§ Instruction
Word for word, restate every line of the material.

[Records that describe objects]
※ ※ ※

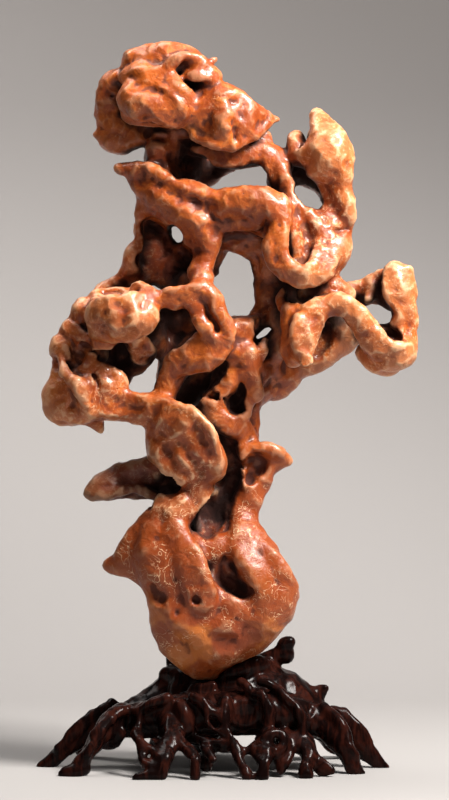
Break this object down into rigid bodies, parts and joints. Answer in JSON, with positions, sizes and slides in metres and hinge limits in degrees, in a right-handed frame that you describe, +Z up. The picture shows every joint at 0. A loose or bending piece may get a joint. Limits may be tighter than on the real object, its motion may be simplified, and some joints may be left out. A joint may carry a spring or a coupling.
{
  "type": "scholars rock on wooden stand",
  "caption": "Pierced, twisting polished stone standing upright in the socket of a dark carved root-wood stand.",
  "frame": {"origin": "on the floor under the middle of the object, where the feet of the stand rest", "axes": "+Z up through the stone, +X to the right of someone facing the show side, -Y towards them"},
  "size_m": [0.2672, 0.1638, 0.5068],
  "materials": {
    "polished_stone": "waxed orange and red-brown stone with cream veins and small pits, glossy",
    "dark_hardwood": "near-black red-brown hardwood, polished, with worn brown edges"
  },
  "bodies": {
    "root": {"rock": "polished_stone", "stand": "dark_hardwood"}
  },
  "joints": []
}
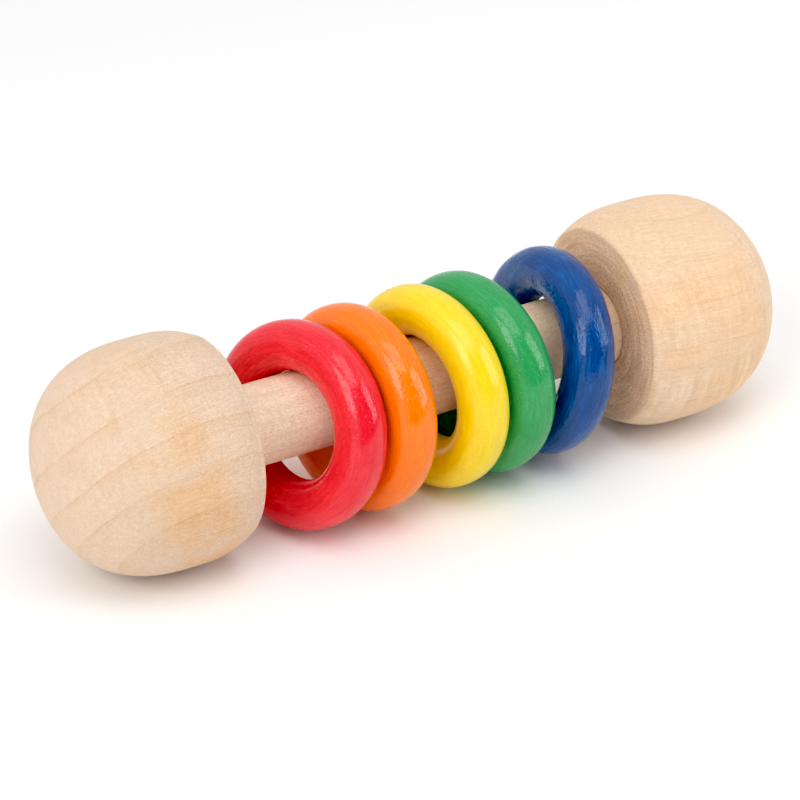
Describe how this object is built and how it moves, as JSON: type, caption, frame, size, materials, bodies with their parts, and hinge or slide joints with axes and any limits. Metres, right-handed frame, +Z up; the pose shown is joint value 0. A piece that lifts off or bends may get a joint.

※ ※ ※

§ The response
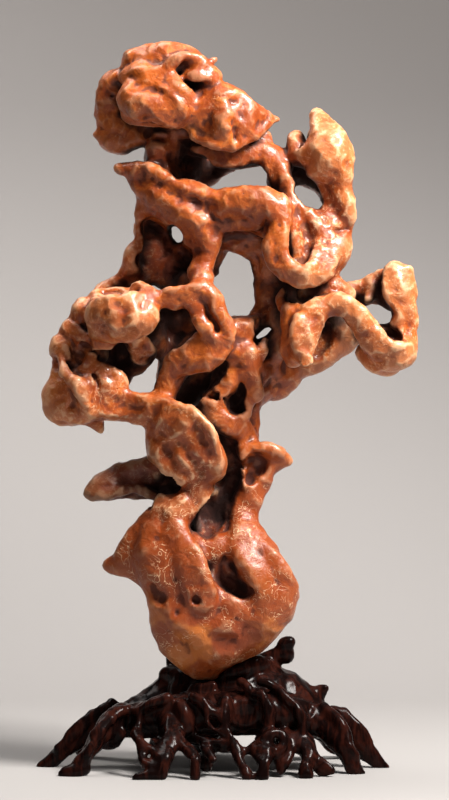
Break this object down into rigid bodies, parts and joints. Answer in JSON, with positions, sizes and slides in metres and hinge limits in degrees, in a right-handed frame that you describe, +Z up. The picture shows every joint at 0. A loose or bending piece may get a joint. Limits may be tighter than on the real object, its motion may be simplified, and some joints may be left out. A joint may carry a spring or a coupling.
{
  "type": "scholars rock on wooden stand",
  "caption": "Pierced, twisting polished stone standing upright in the socket of a dark carved root-wood stand.",
  "frame": {"origin": "on the floor under the middle of the object, where the feet of the stand rest", "axes": "+Z up through the stone, +X to the right of someone facing the show side, -Y towards them"},
  "size_m": [0.2672, 0.1638, 0.5068],
  "materials": {
    "polished_stone": "waxed orange and red-brown stone with cream veins and small pits, glossy",
    "dark_hardwood": "near-black red-brown hardwood, polished, with worn brown edges"
  },
  "bodies": {
    "root": {"rock": "polished_stone", "stand": "dark_hardwood"}
  },
  "joints": []
}
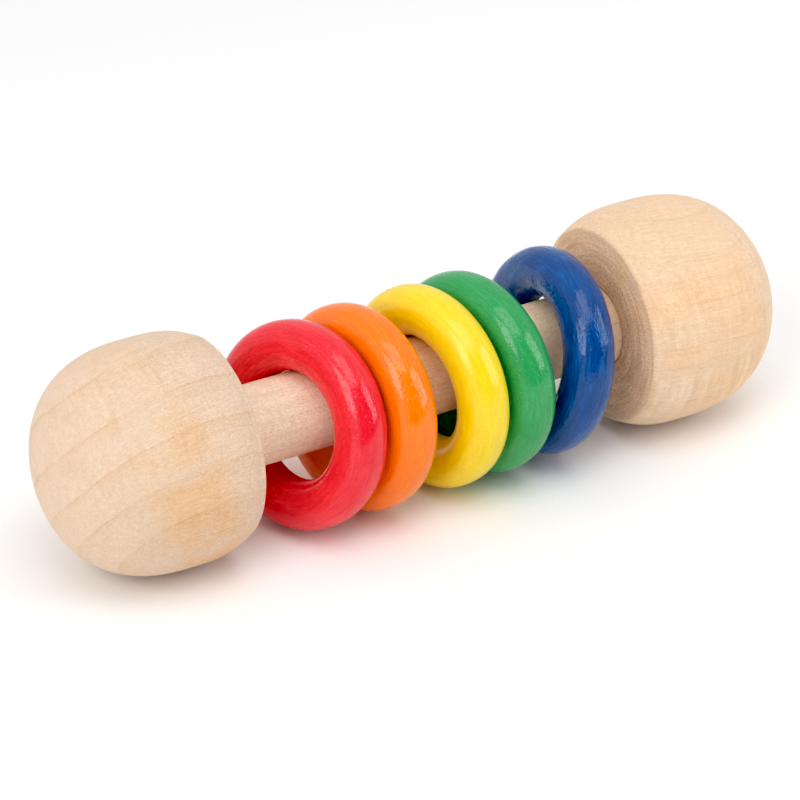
Describe how this object is built and how it moves, as JSON: type, caption, frame, size, materials, bodies with their parts, and hinge or slide joints with axes and any limits. Metres, right-handed frame, +Z up; the pose shown is joint value 0. A piece that lifts off or bends may get a joint.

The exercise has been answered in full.